Is it an invasion of privacy? Eminent economist Jean Dreze, external has called it a "national security project in the garb of a social policy initiative". Will the identity database be more reliable than the existing lists of beneficiaries for welfare schemes for the poor? Don't bet on it, says Dr Dreze.
The overwhelming concern is over the danger of restricting civil liberties by creating what one critic of the scheme has called the "infrastructure of authoritarianism".
Last year a parliamentary panel echoed similar sentiments about access and misuse of personal information, surveillance, profiling and securing of confidential information by the government. Authorities insist that there are enough safeguards to ensure the data is secure and protected.
'Something good'
The real problem may be that some have begun believing that the number can be used to track down wrong-doers.
"Why can't we use this database to detect criminals? It would be good if we could do so," Anilbhai Biscuitwala, a senior businessman in Surat from the Hindu nationalist BJP party, told me.

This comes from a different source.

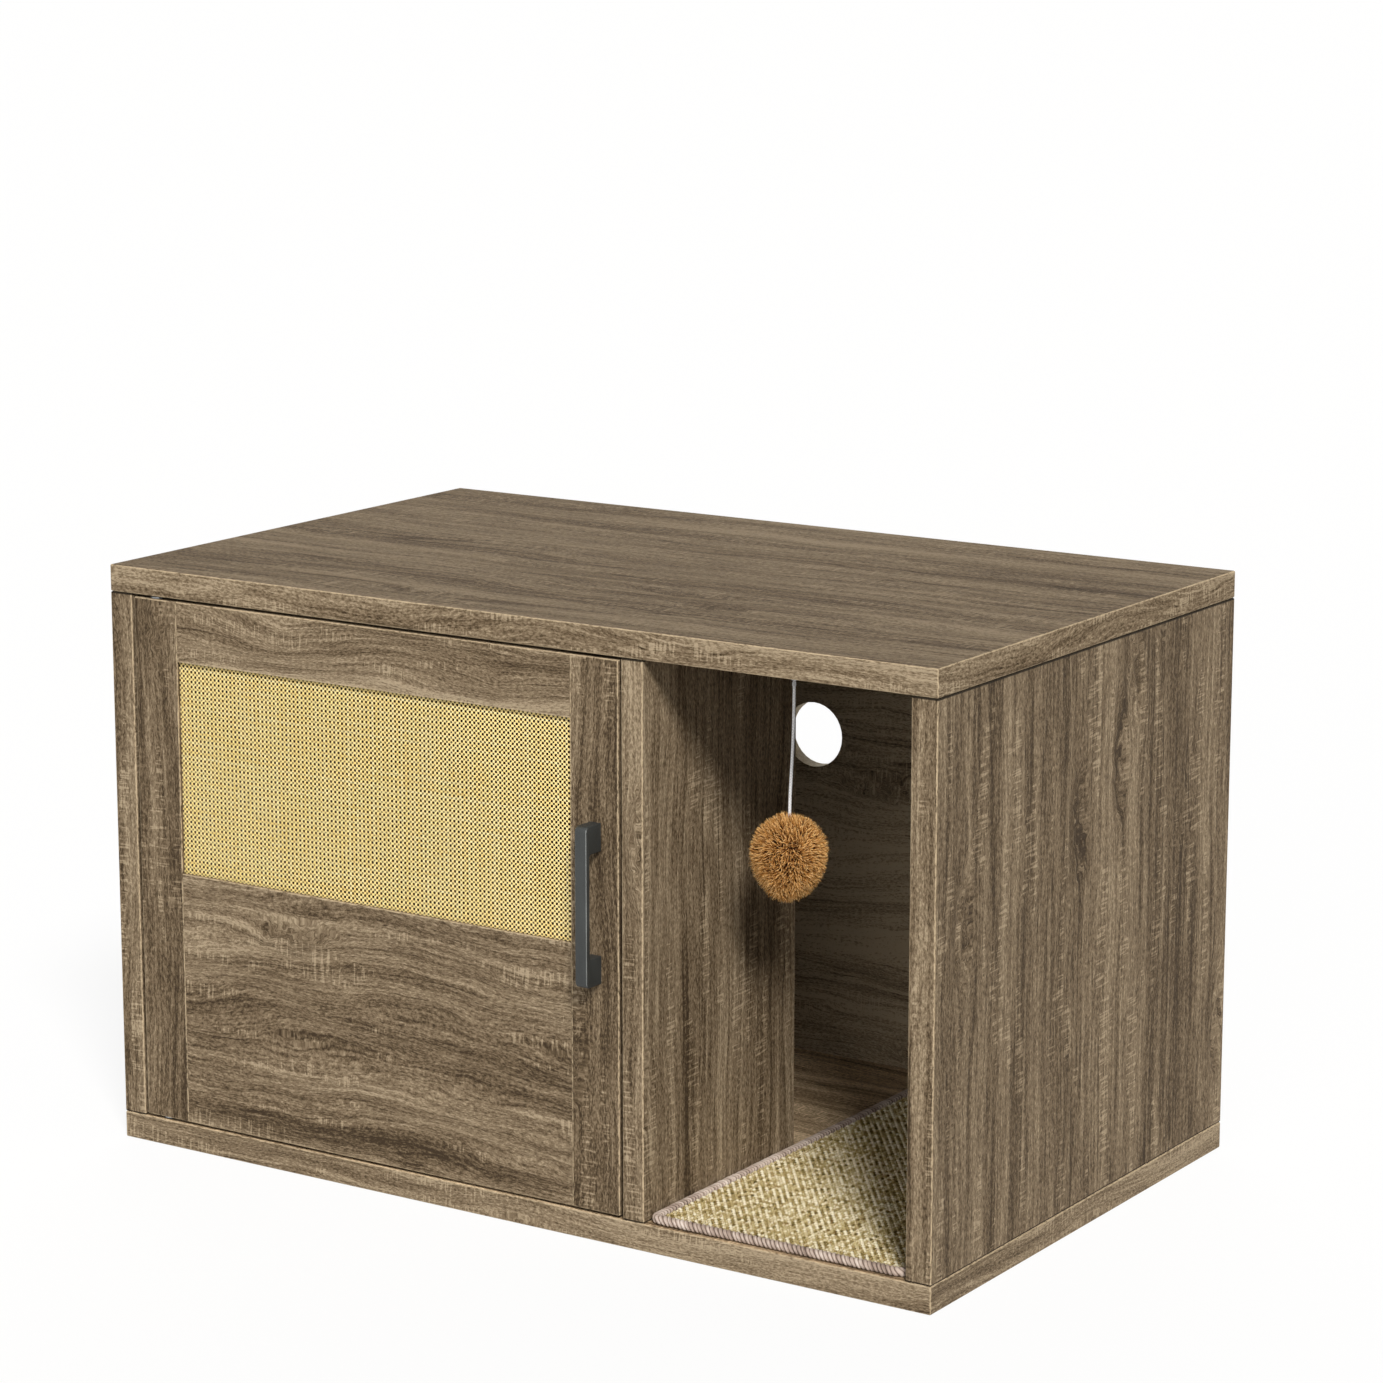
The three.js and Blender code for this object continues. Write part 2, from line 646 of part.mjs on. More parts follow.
function door() {
  const screws = rows(-HANDLE_LENGTH / 2, HANDLE_LENGTH / 2, HANDLE_FOOT / 2).map(handleScrew);
  const leftBores = [lowerHinge.doorBore, upperHinge.doorBore];
  const rightBores = [...screws, ...strikeScrews].map(({ bore }) => bore);

  // Each member is a part of the whole door's rounded outline, with finer edges at the joints.
  const outline = box([DOOR_LEFT, FRONT, DOOR_BOTTOM], [DOOR_RIGHT, DOOR_BACK, DOOR_TOP],
    DOOR_EDGE);
  const member = (low, high) => common(box(low, high, MEMBER_EDGE, 1), outline);

  // The rebate behind the window, cut in all four members.
  const rebate = box(
    [WINDOW_LEFT - REBATE, FRONT + RATTAN_SETBACK, WINDOW_BOTTOM - REBATE],
    [WINDOW_RIGHT + REBATE, DOOR_BACK + 1, WINDOW_TOP + REBATE]);
  const stile = (name, low, high, bores) => piece(name,
    cut(member([low, FRONT, DOOR_BOTTOM], [high, DOOR_BACK, DOOR_TOP]), [rebate, ...bores]), OAK);

  // A member between the stiles, with dowels at the given heights in both of its ends.
  const between = (name, low, high, heights) => {
    const stubs = [];
    for (const z of heights) {
      const left = dowel([WINDOW_LEFT, PIVOT_Y, z], TO_LEFT, DOOR_DOWEL_RADIUS, DOOR_DOWEL_STUB);
      const right = dowel([WINDOW_RIGHT, PIVOT_Y, z], TO_RIGHT, DOOR_DOWEL_RADIUS,
        DOOR_DOWEL_STUB);
      stubs.push(left.stub, right.stub);
      leftBores.push(left.bore);
      rightBores.push(right.bore);
    }
    const shape = member([WINDOW_LEFT + SEAM, FRONT, low], [WINDOW_RIGHT - SEAM, DOOR_BACK, high]);
    return piece(name, join(cut(shape, [rebate]), stubs), OAK);
  };
  const topRail = between('door_top_rail', WINDOW_TOP, DOOR_TOP,
    rows(WINDOW_TOP + REBATE, DOOR_TOP, DOOR_DOWEL_ROW));
  const lowerPanel = between('door_lower_panel', DOOR_BOTTOM, WINDOW_BOTTOM,
    rows(DOOR_BOTTOM, WINDOW_BOTTOM, PANEL_DOWEL_ROW));

  // The rattan sheet and its beads fill the rebate.
  const inLeft = WINDOW_LEFT - REBATE + FIT;
  const inRight = WINDOW_RIGHT + REBATE - FIT;
  const inBottom = WINDOW_BOTTOM - REBATE + FIT;
  const inTop = WINDOW_TOP + REBATE - FIT;
  const rattanFront = FRONT + RATTAN_SETBACK + FIT;
  const beadFront = rattanFront + RATTAN_THICK + FIT;
  const bead = (name, [x0, z0], [x1, z1]) => piece(name,
    box([x0, beadFront, z0], [x1, beadFront + BEAD_DEPTH, z1], BEAD_EDGE, 1), OAK);
  const beadWidth = REBATE - FIT;
  const clear = beadWidth + SEAM;

  return assembly(
    stile('door_hinge_stile', DOOR_LEFT, WINDOW_LEFT, leftBores),
    stile('door_handle_stile', WINDOW_RIGHT, DOOR_RIGHT, rightBores),
    topRail,
    lowerPanel,
    piece('rattan_sheet',
      box([inLeft, rattanFront, inBottom], [inRight, rattanFront + RATTAN_THICK, inTop]), RATTAN),
    bead('rattan_bead_top', [inLeft, inTop - beadWidth], [inRight, inTop]),
    bead('rattan_bead_bottom', [inLeft, inBottom], [inRight, inBottom + beadWidth]),
    bead('rattan_bead_left', [inLeft, inBottom + clear], [inLeft + beadWidth, inTop - clear]),
    bead('rattan_bead_right', [inRight - beadWidth, inBottom + clear], [inRight, inTop - clear]),
    piece('door_handle', cut(handle(), screws.map(({ bore }) => bore)), BLACK_METAL),
    ...numbered('handle_screw', screws),
    piece('upper_hinge_pin', upperHinge.pin, STEEL),
    piece('lower_hinge_pin', lowerHinge.pin, STEEL),
    piece('strike_plate', cut(
      box([catchMiddle - STRIKE_WIDTH / 2, DOOR_BACK + SEAM, CATCH_Z - STRIKE_HEIGHT / 2],
        [catchMiddle + STRIKE_WIDTH / 2, strikeBack, CATCH_Z + STRIKE_HEIGHT / 2]),
      strikeScrews.map(({ bore }) => bore)), ZINC),
    ...numbered('strike_screw', strikeScrews),
  );
}

// ---------------------------------------------------------------- scratch mat

// A rectangle with round corners, lying flat.
function matOutline(inset) {
  const halfWidth = (BAY_RIGHT - DIVIDER_RIGHT) / 2 - MAT_SIDE_GAP - inset;
  const halfLength = MAT_LENGTH / 2 - inset;
  const radius = MAT_CORNER - inset;
  const shape = new THREE.Shape();
  const quarter = Math.PI / 2;
  const corners = [[1, -1], [1, 1], [-1, 1], [-1, -1]];
  if (radius > 0) {
    corners.forEach(([x, y], i) => shape.absarc(
      x * (halfWidth - radius), y * (halfLength - radius), radius,
      (i - 1) * quarter, i * quarter));
  } else {
    corners.forEach(([x, y]) => shape.lineTo(x * halfWidth, y * halfLength));
  }
  return shape;
}

function slab(shape, height, edge) {
  const bevelled = edge > 0;
  return new THREE.ExtrudeGeometry(shape, {
    depth: height - 2 * edge,
    bevelEnabled: bevelled,
    bevelThickness: edge,
    bevelSize: edge,
    bevelOffset: -edge,
    bevelSegments: 2,
    curveSegments: 2,
  }).translate(0, 0, edge);
}

function mat() {
  const ring = matOutline(0);
  ring.holes.push(matOutline(MAT_BINDING));
  const inside = matOutline(MAT_BINDING + FIT);
  const group = assembly(
    piece('mat_binding', slab(ring, MAT_BINDING_HEIGHT, MAT_BINDING_EDGE), BINDING),
    piece('mat_backing', slab(inside, MAT_BACKING, 0), RUBBER),
    piece('sisal_mat',
      slab(inside, MAT_SISAL, 0).translate(0, 0, MAT_BACKING + FIT), SISAL),
  );
  group.position.set((DIVIDER_RIGHT + BAY_RIGHT) / 2, FRONT + MAT_FRONT_GAP + MAT_LENGTH / 2,
    FLOOR + FIT);
  return group;
}

// ---------------------------------------------------------------- toy

// Drawn with its origin at the centre of the eye's lowest wire, where the loop hangs.
function toy() {
  const loopTop = EYE_WIRE + FIT + CORD_RADIUS;
  const loopBottom = loopTop - 2 * LOOP_RADIUS;
  const loop = new THREE.TorusGeometry(LOOP_RADIUS, CORD_RADIUS, 8, 16)
    .rotateX(Math.PI / 2)
    .translate(0, 0, loopTop - LOOP_RADIUS);

  const cordTop = loopBottom - CORD_RADIUS - FIT;
  const line = new THREE.CatmullRomCurve3(
    CORD_POINTS.map(([x, y, z]) => new THREE.Vector3(x, y, cordTop + z)));
  const section = new THREE.Shape();
  section.absarc(0, 0, CORD_RADIUS, 0, 2 * Math.PI);
  const cord = new THREE.ExtrudeGeometry(section, {
    steps: Math.round(line.getLength() / CORD_STEP),
    curveSegments: CORD_SIDES / 2,
    extrudePath: line,
  });

  const [endX, endY, endZ] = CORD_POINTS.at(-1);
  const profile = [];
  const bands = 12;
  for (let i = 0; i <= bands; i += 1) {
    const angle = Math.PI * (i / bands - 0.5);
    const radius = i % bands ? POMPOM_WIDTH / 2 * Math.cos(angle) : 0;
    profile.push([radius, POMPOM_HEIGHT / 2 * Math.sin(angle)]);
  }
  const pompom = turned(
    [endX, endY, cordTop + endZ - FIT - POMPOM_HEIGHT / 2], UP, profile, 24);

  const group = assembly(
    piece('toy_cord_loop', loop, CORD),
    piece('toy_cord', cord, CORD),
    piece('pompom', pompom, POMPOM),
  );
  group.position.set(EYE_X, EYE_Y, CEILING - EYE_DROP - EYE_RADIUS);
  return group;
}

// ---------------------------------------------------------------- the cabinet

const cabinet = new THREE.Group();
cabinet.add(carcass(), door(), mat(), toy());

export default cabinet;
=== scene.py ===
import math
import random

import bmesh
import bpy
from mathutils import Matrix, Vector, noise


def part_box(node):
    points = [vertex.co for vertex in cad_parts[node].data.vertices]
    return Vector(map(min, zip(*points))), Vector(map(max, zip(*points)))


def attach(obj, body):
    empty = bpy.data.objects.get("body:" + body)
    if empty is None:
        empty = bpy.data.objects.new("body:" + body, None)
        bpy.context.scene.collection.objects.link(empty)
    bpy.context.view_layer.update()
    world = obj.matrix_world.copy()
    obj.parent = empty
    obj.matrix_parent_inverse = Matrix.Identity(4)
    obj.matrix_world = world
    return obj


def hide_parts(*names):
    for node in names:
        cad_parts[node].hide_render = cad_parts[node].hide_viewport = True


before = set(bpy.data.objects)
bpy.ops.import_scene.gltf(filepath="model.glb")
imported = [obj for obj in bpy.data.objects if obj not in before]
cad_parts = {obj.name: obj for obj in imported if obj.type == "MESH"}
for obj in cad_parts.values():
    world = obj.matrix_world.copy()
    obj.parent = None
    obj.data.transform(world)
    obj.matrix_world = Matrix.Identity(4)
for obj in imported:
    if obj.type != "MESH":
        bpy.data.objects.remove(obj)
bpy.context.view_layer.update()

MM = 0.001
TURN = 2 * math.pi
TOUCHING = 1e-6    # points nearer than this many metres are one

X = Vector((1, 0, 0))
Y = Vector((0, 1, 0))
Z = Vector((0, 0, 1))

dice = random.Random(7)
noise.seed_set(7)


# ---- camera

CAMERA_PLACE = Vector((2.0733, -3.1063, 1.2131))
CAMERA_YAW = math.radians(33.422)
CAMERA_PITCH = math.radians(11.788)
SENSOR_WIDTH = 36.0    # mm
FOCAL_LENGTH = 107.7   # mm


def set_camera():
    lens = bpy.data.cameras.new("camera")
    lens.sensor_width = SENSOR_WIDTH
    lens.lens = FOCAL_LENGTH
    camera = bpy.data.objects.new("camera", lens)
    bpy.context.collection.objects.link(camera)
    camera.location = CAMERA_PLACE
    camera.rotation_euler = (math.pi / 2 - CAMERA_PITCH, 0, CAMERA_YAW)
    bpy.context.scene.camera = camera


set_camera()


# ---- finishes: how they are written

class Amount:
    """A number that varies over a surface, so that sums on it read as sums."""

    def __init__(self, graph, socket):
        self.graph = graph
        self.socket = socket

    def __add__(self, other):
        return self.graph.sum("ADD", self, other)

    def __sub__(self, other):
        return self.graph.sum("SUBTRACT", self, other)

    def __rsub__(self, other):
        return self.graph.sum("SUBTRACT", other, self)

    def __mul__(self, other):
        return self.graph.sum("MULTIPLY", self, other)

    def __truediv__(self, other):
        return self.graph.sum("DIVIDE", self, other)

    __radd__ = __add__
    __rmul__ = __mul__

    def __abs__(self):
        return self.graph.sum("ABSOLUTE", self)

    def __pow__(self, power):
        return self.graph.sum("POWER", self, power)


def linear(shade):
    """The linear colour of a hex shade as it looks on a screen."""
    parts = [int(shade[i:i + 2], 16) / 255 for i in (0, 2, 4)]
    return [c / 12.92 if c <= 0.04045 else ((c + 0.055) / 1.055) ** 2.4 for c in parts] + [1.0]


class Graph:
    """The nodes of a material or of the world."""

    def __init__(self, tree):
        self.nodes = tree.nodes
        self.links = tree.links

    def join(self, value, socket):
        """Sets a socket to a number, or links it to what varies."""
        if isinstance(value, Amount):
            value = value.socket
        if isinstance(value, bpy.types.NodeSocket):
            self.links.new(value, socket)
        else:
            socket.default_value = value

    def node(self, kind, settings=(), inputs=(), out=0):
        """The output of a new node, with its settings made first and then its sockets."""
        made = self.nodes.new("ShaderNode" + kind)
        for setting, value in dict(settings).items():
            if setting == "stops":
                self.set_stops(made.color_ramp, value)
            else:
                setattr(made, setting, value)
        for key, value in dict(inputs).items():
            if isinstance(key, str):
                socket = next(s for s in made.inputs if s.name == key and s.enabled)
            else:
                socket = made.inputs[key]
            self.join(value, socket)
        socket = made.outputs[out]
        if not socket.enabled:
            socket = next(s for s in made.outputs if s.enabled)
        return Amount(self, socket) if socket.type == "VALUE" else socket

    @staticmethod
    def set_stops(ramp, stops):
        for place, shade in stops[len(ramp.elements):]:
            ramp.elements.new(place)
        for element, (place, shade) in zip(ramp.elements, stops):
            element.position = place
            element.color = linear(shade)

    def sum(self, operation, *values):
        return self.node("Math", {"operation": operation}, enumerate(values))

    def most(self, *amounts):
        result = amounts[0]
        for other in amounts[1:]:
            result = self.sum("MAXIMUM", result, other)
        return result

    def least(self, *amounts):
        result = amounts[0]
        for other in amounts[1:]:
            result = self.sum("MINIMUM", result, other)
        return result

    def seen(self):
        """1 for what the camera, a mirror or a clear piece shows, 0 for light that falls on things."""
        return self.most(*(self.node("LightPath", out=ray)
                           for ray in ("Is Camera Ray", "Is Glossy Ray", "Is Transmission Ray")))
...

Surat is a city heaving with nearly five million people, half of them migrants working in the textile industry and diamond polishing factories. There is an undertow of resentment against many of the migrants, who are suspected to be illegal citizens from Bangladesh.
Again, are people who are signing up voluntarily for the number informed about it? Not many, it would seem.
Most I spoke to during my travels in Maharashtra and Gujarat said they had signed on because their friends, co-workers and family had done so, and because they were told "something good" would come of it.
But somebody like Sonu Yusuf Sheikh, 21, who lost his birth certificate when migrating from his village to a Mumbai slum in search of work, hopes that the unique number will change his life.
"I don't get work anywhere these days because I have no proof of identity and residence. I go for job interviews, but I am rejected because I don't have proof of identity.
"You are telling me about this number. Will it help me get a job?"